The ideas I’ll be covering include:
- First-time Homebuyer Credit
- Tax Breaks for Buying a New Vehicle
- Leverage Standard Deduction by Bunching Deductible Expenditures
- Deferring Income
- Timing Investment Gains and Losses
- Converting Traditional IRA to Roth IRA
- Alternative Minimum Tax
- Temporary Business Tax Breaks
Cash in on First-time Homebuyer Credit
Legislation enacted in 2008 created a temporary tax credit for so-called first-time homebuyers. Stimulus legislation enacted earlier this year extended the credit provision to cover qualified home purchases between 1/1/09 and 11/30/09 and made the maximum credit amounts a bit more generous. More importantly, the stimulus legislation also deleted a previous requirement to repay the credit over 15 years in most cases.
For a qualified home purchase between 1/1/09 and 11/30/09, the maximum credit equals the lesser of: (1) 10% of the purchase price of a principal residence, (2) $8,000, or (3) $4,000 for those who use married filing separate status. The credit can be used to offset your entire federal income tax bill, including any Alternative Minimum Tax (AMT). The credit is also refundable. After your tax bill has been reduced to zero, you are allowed to collect any leftover credit amount in cash.
Basic Eligibility Rules. Eligibility for the credit is limited to those who have not owned a principal residence in the U.S. during the three-year period that ends on the purchase date for the residence for which the credit is claimed. The new residence must be used as your principal residence. If you are married, both you and your spouse must pass the three-year test. For a newly constructed home, the purchase date is considered to be the date you move in. Additional eligibility rules apply in certain circumstances. Please contact us if you want more information.
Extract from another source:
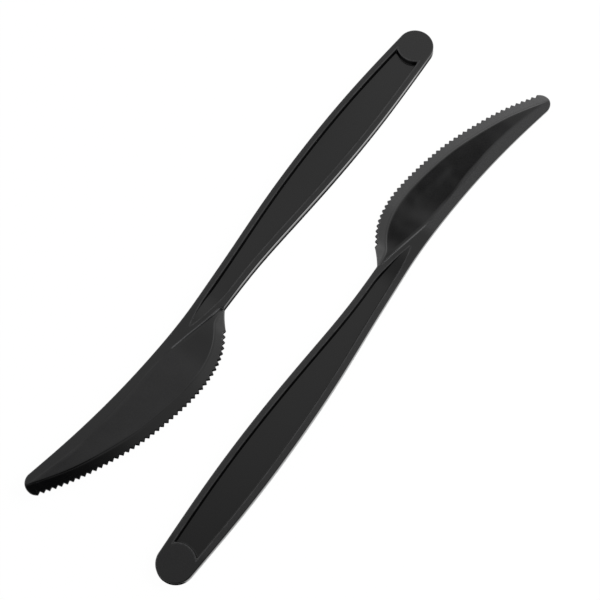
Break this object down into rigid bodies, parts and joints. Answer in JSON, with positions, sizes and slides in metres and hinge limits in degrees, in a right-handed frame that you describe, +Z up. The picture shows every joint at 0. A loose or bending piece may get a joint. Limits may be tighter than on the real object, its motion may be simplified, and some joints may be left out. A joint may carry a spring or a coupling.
{
  "type": "plastic cutlery pack",
  "caption": "Pair of glossy black disposable knives laid head to tail, each with a rimmed sunk handle panel, a round thumb disc and a curved toothed blade.",
  "frame": {"origin": "middle of the pair's box, on the surface that the knives lie on", "axes": "+X along the knives, the way the right knife points; +Y across them, from the right knife to the left one; +Z up"},
  "size_m": [0.1944, 0.0576, 0.0041],
  "materials": {
    "black_plastic": "moulded gloss black"
  },
  "bodies": {
    "root": {"knife_left": "black_plastic", "knife_right": "black_plastic"}
  },
  "joints": []
}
Phase-out Rule. The credit is phased out (reduced or completely eliminated) if your Modified Adjusted Gross Income (MAGI) is too high. The phase-out range for unmarried individuals and married individuals who file separately is between MAGI of $75,000 and $95,000. The phase-out range for married joint filers is between MAGI of $150,000 and $170,000.
Claiming Credit for 2009 Purchase on 2008 Return. Contact us for details on taking advantage of this option.
Collect Tax Breaks for Buying a New Vehicle
Thanks to the following tax breaks that won’t be around forever and a buyer’s market, now might be a very good time to purchase a new vehicle.
Vehicle Sales Tax Deduction. Stimulus legislation passed earlier this year created a new federal income tax deduction for state and local sales and excise taxes paid on new (not used) vehicles that are purchased (not leased) between 2/17/09 and 12/31/09. The write-off is limited to the amount of taxes on the first $49,500 of purchase price. You can claim the break whether you itemize or not, and it’s allowed even if you owe the AMT. An IRS spokesperson recently confirmed that you can claim the deduction on as many vehicles as you care to buy within the designated time frame. Qualifying vehicles include almost all passenger autos, pickups, and SUVs as well as motorcycles and RVs. However, a phase-out rule can reduce or completely eliminate the break for higher-income taxpayers. Contact us for details.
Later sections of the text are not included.